Therefore ensure that you carry sufficient spare parts (hex keys, repair box, spare tires) so you can perform repairs if necessary. In the Netherlands, you will find a bicycle repair shop in almost every village. It is useful to carry a mobile phone, so you can quickly figure out where to go, walking several kilometres with a fully packed bike is not something I would recommend.
On public holidays most bike shops are closed. Keep in mind that Germany and Belgium may have other holidays than the Netherlands.
Keep your mobile phone charged and take your charging cable with you. A mobile phone is useful for:
- finding bike repair shops
- finding shelter in severe weather
- to consult the weather forecast
- use the route planner. The ‘route-you app’ is a handy tool. Note that google maps will direct you onto the regular roads and does not recognise the Fietserpad.

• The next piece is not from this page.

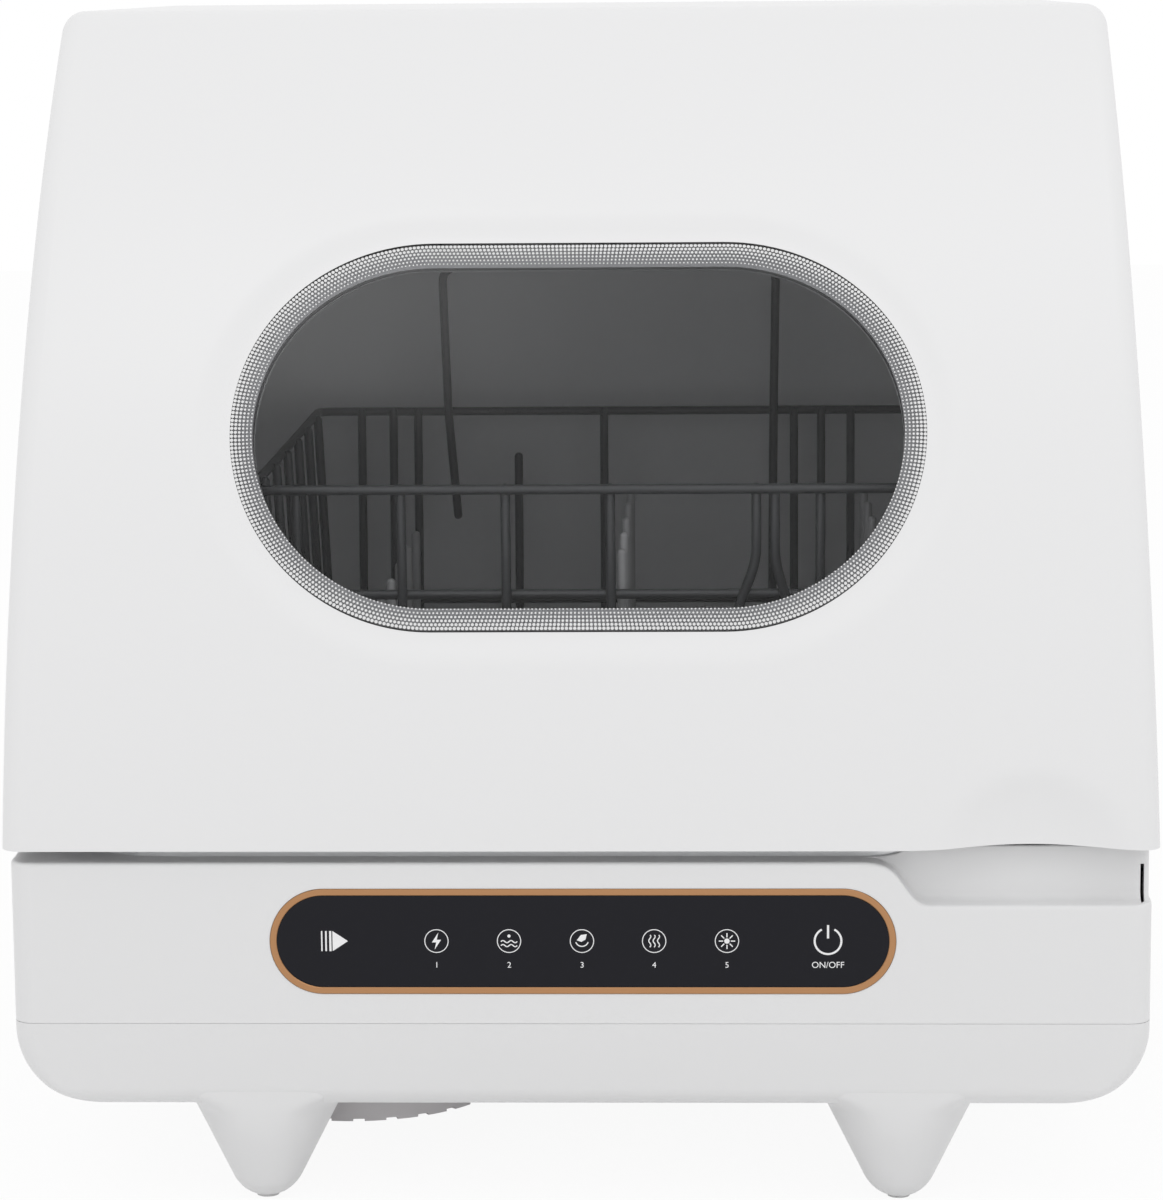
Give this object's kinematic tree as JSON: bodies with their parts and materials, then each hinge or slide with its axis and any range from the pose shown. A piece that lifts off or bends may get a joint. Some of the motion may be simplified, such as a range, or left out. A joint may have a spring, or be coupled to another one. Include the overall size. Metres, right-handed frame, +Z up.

The ‘buienradar’ or rainfall radar is almost indispensable in the Netherlands. We consulted the app before departure and planned our breaks during the worst downpours.
It seems that in the Netherlands the wind blows mainly from south to north, at least that is how we experienced it, apart from the last part of the route. Consider breakdown in your planning, bad weather, etc. Also, make sure the overnight accommodations are as close as possible to the route, as at the end of a long day you don’t want to add another 20 kilometres to your route.
Consider the Dutch weather. In summer, take stuff to feel comfortable in 15-30 C०. Rainwear, some t-shirts, socks, shorts, long pants, windbreaker and fleece are handy to have with you for the ever-changing moods. This solid shampoo is your ideal travel companion.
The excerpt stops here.